## TASK TO CARRY OUT
Check each line for the word "from" and report how many have it. Give nothing else.
### DATA EXCERPT ###
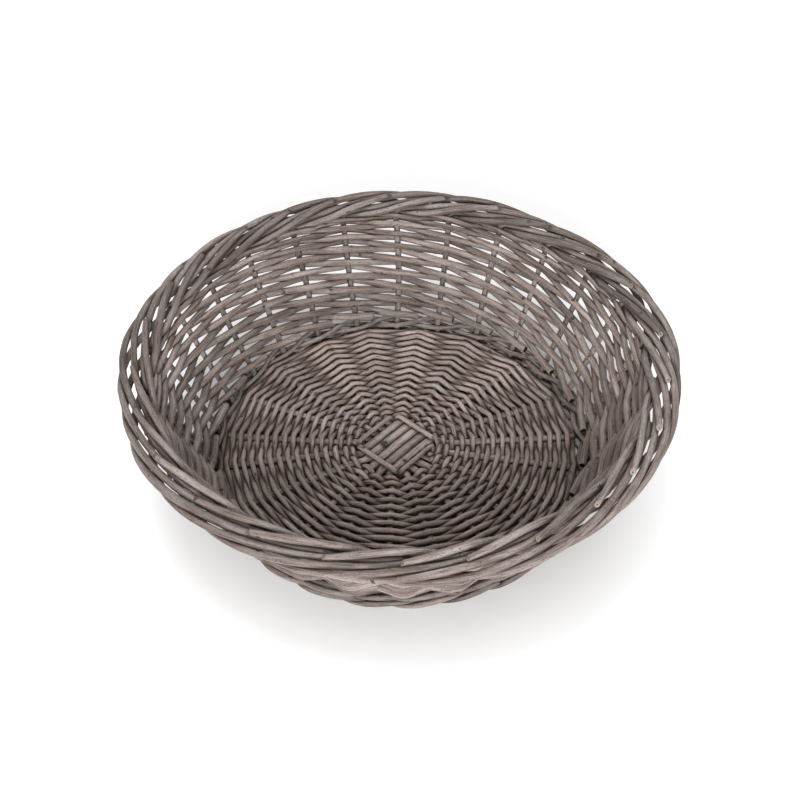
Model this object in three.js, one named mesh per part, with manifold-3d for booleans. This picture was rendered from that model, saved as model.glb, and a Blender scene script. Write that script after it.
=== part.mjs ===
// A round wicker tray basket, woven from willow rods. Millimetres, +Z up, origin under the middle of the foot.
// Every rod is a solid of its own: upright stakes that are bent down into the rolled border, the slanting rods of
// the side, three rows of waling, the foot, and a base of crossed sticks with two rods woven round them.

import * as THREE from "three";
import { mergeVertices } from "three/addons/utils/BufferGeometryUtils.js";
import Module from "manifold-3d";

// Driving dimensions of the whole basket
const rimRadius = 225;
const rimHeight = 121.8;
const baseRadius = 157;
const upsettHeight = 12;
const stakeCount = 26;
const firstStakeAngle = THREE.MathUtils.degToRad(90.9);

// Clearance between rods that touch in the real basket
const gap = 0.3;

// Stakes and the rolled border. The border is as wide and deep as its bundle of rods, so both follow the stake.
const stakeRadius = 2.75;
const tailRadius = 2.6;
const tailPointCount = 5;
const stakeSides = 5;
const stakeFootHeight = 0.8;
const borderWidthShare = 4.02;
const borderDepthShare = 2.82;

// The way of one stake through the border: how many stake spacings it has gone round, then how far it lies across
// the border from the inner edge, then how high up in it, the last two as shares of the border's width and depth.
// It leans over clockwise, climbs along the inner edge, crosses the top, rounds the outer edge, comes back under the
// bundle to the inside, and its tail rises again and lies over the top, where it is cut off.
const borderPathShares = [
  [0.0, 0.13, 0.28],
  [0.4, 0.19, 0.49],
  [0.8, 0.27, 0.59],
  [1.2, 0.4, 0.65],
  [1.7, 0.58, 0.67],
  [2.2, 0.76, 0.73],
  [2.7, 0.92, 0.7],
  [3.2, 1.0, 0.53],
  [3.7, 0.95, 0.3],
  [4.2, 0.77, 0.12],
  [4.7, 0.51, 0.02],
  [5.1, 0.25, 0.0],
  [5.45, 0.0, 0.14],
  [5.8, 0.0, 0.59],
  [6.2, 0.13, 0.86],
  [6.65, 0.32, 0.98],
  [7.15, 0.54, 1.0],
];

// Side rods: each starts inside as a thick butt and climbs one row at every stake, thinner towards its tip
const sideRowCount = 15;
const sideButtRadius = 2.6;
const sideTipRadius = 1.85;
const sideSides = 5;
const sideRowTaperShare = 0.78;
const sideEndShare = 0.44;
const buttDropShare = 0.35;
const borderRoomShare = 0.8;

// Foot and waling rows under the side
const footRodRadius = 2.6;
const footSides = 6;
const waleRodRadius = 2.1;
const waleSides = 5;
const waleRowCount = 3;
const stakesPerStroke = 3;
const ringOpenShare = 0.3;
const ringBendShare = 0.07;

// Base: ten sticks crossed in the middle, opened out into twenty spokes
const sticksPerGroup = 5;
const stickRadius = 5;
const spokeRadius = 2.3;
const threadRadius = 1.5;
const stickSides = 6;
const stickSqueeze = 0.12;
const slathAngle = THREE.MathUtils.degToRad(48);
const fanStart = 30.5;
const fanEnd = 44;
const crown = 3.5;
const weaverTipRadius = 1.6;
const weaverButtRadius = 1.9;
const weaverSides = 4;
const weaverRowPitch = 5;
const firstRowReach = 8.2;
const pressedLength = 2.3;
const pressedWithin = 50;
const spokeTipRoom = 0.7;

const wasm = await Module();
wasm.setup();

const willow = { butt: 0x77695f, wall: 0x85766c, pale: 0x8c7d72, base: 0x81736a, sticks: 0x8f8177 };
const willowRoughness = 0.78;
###
## SOLUTION TO THIS PROBLEM
6